The Financial Conduct Authority (FCA) announced on 9 July 2020 that they require all E-Money Institutions, and any Payments Institution that is required to arrange an audit of its annual accounts under the Companies Act 2006, to audit their safeguarding arrangements at least once annually. In theory firms have up to 12 months to satisfy this requirement, but there are many good reasons why firms should not delay their audit and why we would recommend all firms commission a safeguarding audit.
The message within the FCA’s ‘Coronavirus and safeguarding customers’ funds: additional guidance for payment and e-money firms’ was loud and clear. Payment and e-money institutions ought to be preparing for the strong possibility of an FCA enquiry, as they step up supervisory activity or, as they put it themselves, “We will continue to proactively test firms’ safeguarding arrangements. Where we find inadequacies, we will take action to prevent customer harm.”
Firms need to consider whether their current safeguarding arrangements really do meet the updated regulatory requirements, and honestly ask themselves how confident they are that they have the evidence of compliance to survive detailed scrutiny by the FCA’s Payments Supervision team.
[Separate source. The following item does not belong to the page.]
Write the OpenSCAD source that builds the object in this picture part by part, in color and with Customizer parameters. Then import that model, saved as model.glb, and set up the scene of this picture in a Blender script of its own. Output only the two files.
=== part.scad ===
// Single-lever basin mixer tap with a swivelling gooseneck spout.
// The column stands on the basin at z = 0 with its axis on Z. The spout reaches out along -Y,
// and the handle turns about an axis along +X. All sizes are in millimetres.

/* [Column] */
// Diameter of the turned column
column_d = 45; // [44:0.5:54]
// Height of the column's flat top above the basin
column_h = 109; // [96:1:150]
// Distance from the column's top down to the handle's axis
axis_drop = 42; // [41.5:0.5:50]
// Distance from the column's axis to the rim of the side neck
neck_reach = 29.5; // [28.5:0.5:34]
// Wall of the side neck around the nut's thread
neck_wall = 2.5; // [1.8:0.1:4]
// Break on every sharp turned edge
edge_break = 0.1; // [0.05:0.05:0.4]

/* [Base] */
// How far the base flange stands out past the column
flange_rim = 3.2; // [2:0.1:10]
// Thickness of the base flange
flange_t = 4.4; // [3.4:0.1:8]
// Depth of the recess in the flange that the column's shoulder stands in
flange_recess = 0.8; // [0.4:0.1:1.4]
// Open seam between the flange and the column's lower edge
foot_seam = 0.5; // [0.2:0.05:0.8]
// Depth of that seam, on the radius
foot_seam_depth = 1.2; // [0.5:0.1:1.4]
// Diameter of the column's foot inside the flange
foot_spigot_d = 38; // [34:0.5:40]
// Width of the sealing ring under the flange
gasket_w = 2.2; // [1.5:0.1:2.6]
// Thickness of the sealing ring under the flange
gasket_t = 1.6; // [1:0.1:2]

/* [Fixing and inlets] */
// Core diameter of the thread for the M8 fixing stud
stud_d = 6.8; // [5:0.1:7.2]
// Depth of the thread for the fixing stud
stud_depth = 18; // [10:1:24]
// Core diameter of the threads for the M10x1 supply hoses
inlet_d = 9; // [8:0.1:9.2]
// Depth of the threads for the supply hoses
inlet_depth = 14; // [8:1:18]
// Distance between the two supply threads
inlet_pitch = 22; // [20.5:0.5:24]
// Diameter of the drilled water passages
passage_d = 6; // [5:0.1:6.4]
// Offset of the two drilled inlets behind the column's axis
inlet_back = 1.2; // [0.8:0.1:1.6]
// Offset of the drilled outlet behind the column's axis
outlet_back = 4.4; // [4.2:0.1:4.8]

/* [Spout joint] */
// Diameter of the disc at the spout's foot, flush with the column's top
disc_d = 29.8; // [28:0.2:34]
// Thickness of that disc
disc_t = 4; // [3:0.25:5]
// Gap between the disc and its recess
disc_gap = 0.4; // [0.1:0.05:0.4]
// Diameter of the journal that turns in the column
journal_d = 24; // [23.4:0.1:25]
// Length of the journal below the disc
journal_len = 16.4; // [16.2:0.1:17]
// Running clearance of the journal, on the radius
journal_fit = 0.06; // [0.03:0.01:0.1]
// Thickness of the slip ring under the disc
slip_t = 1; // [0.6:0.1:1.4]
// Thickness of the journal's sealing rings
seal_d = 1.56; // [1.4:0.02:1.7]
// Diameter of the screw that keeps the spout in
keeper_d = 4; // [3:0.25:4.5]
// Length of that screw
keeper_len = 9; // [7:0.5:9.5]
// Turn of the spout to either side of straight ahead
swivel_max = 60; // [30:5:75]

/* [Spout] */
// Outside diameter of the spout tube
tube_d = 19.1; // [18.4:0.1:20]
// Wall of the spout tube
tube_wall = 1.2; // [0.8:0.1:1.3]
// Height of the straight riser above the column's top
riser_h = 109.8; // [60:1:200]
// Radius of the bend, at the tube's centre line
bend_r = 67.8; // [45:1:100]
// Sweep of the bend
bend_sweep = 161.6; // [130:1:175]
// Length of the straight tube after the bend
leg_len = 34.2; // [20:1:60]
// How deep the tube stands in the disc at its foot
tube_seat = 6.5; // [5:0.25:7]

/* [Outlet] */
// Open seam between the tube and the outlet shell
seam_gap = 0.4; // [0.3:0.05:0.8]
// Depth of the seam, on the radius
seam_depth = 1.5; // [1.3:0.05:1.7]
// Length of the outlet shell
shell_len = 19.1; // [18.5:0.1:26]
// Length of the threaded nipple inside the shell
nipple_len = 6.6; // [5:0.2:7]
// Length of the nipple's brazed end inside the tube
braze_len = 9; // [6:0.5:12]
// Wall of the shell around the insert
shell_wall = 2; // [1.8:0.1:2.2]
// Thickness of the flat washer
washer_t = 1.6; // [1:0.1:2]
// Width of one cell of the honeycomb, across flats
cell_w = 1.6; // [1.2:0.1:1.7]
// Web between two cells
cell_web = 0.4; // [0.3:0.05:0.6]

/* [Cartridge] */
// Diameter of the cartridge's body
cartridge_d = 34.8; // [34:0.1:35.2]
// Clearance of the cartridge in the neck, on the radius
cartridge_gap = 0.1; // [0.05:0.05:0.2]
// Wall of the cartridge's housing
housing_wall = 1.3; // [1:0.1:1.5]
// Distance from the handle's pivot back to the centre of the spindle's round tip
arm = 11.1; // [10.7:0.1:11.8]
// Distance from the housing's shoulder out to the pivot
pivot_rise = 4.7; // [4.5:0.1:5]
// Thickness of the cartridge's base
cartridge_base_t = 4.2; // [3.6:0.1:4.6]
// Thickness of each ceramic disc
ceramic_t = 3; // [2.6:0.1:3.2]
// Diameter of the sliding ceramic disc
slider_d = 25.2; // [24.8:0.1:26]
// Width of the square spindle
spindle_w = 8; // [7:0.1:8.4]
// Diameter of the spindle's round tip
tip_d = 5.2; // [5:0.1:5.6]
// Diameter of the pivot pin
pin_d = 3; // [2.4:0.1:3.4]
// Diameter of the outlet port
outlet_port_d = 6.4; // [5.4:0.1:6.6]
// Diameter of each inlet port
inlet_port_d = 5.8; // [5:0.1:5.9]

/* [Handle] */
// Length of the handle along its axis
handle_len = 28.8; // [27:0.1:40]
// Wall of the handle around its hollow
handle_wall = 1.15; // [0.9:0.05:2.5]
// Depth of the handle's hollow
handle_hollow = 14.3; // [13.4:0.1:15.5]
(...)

Why are the FCA so concerned?
It is worth taking a step back and examining the reasons why the FCA is so concerned about this area.
Safeguarding is aimed at protecting customers’ money if an API or EMI becomes insolvent. However, the nature of the Directives and the UK implementing legislation mean that it will only be effective if all the requirements are met. The key provisions of Regulation 23 in the Payment Services Regulations are that relevant funds must be kept segregated from any other funds that the payment institution holds, and that the safeguarding account must only be used to hold relevant funds (or assets). If the payment institution cannot show that this is the case, the protection offered by the regulations is open to challenge by other creditors. This could mean customers losing their money, or long delays in payout while challenges are fought through the courts. Given the FCA’s consumer protection remit, it is clear why this is high up their priorities list.
Complex and varied business models
What became clear during the FCA’s safeguarding attestation process last year is that in the many and varied business models in the payments industry, it is not always as straightforward as the legislators thought it would be to identify what are relevant funds in any particular case.
It is vital that firms set out in their policies and procedures how they identify relevant funds, and why that meets the definition in the Payment Services Regulations and/or E-Money Regulations for their particular business model. Where the business model is novel or complex, it may be advisable to obtain specialist advice. To borrow a term from the Senior Managers regime, which is also relevant in payment services, the FCA expect senior management to take “all reasonable steps” to comply with regulatory requirements, and taking advice from a suitably qualified external source can evidence that the firm has done this.
Having identified relevant funds, firms must be able to reconcile the sums held in safeguarding accounts to its own records, enabling the firm and any relevant third party to distinguish relevant funds from the firm’s own money and relevant funds held for one customer against those held for another. It is noteworthy that the finalised guidance says that the FCA “expect firms to clearly document this reconciliation process and to provide an accompanying rationale.” Again, this means that the firm must look at its own business model and set out, not only how it carries out its reconciliations, but why that is appropriate for its business. External verification of that justification may be sensible to show that management have taken all reasonable steps to be compliant.
Evidencing your compliance
Firms that fall within the latest FCA guidance will have to ask a suitably qualified and experienced independent firm to audit safeguarding arrangements at least once annually. An independent audit is an excellent way of evidencing compliance with the regulations and to identify areas for improvement or remediation. A document you could show to the FCA to demonstrate how seriously you take your responsibilities. Hence, why we are strongly recommending firms look toward an audit at the earliest opportunity.
All firms are required, as a condition of authorisation, to satisfy the FCA that they have adequate internal control mechanisms including sound administrative, risk management and accounting procedures and that they have taken adequate measures to safeguard customer funds.
It is difficult to see how a firm can do this without undertaking an audit of some sort, to evidence that senior management have taken all reasonable steps to be compliant. For APIs, EMIs and SPIs which choose to safeguard that are exempt from having to audit their accounts, under the Companies Act 2006, undertaking an independent safeguarding audit is not mandatory. But we would suggest that in the current environment these firms should seriously consider commissioning an independent safeguarding audit to check and evidence their compliance. Just because they are smaller firms will not make them any less interesting to the FCA. In fact, there could be compelling arguments for them being equally in the spotlight, especially those firms of a size close to the exemption limits.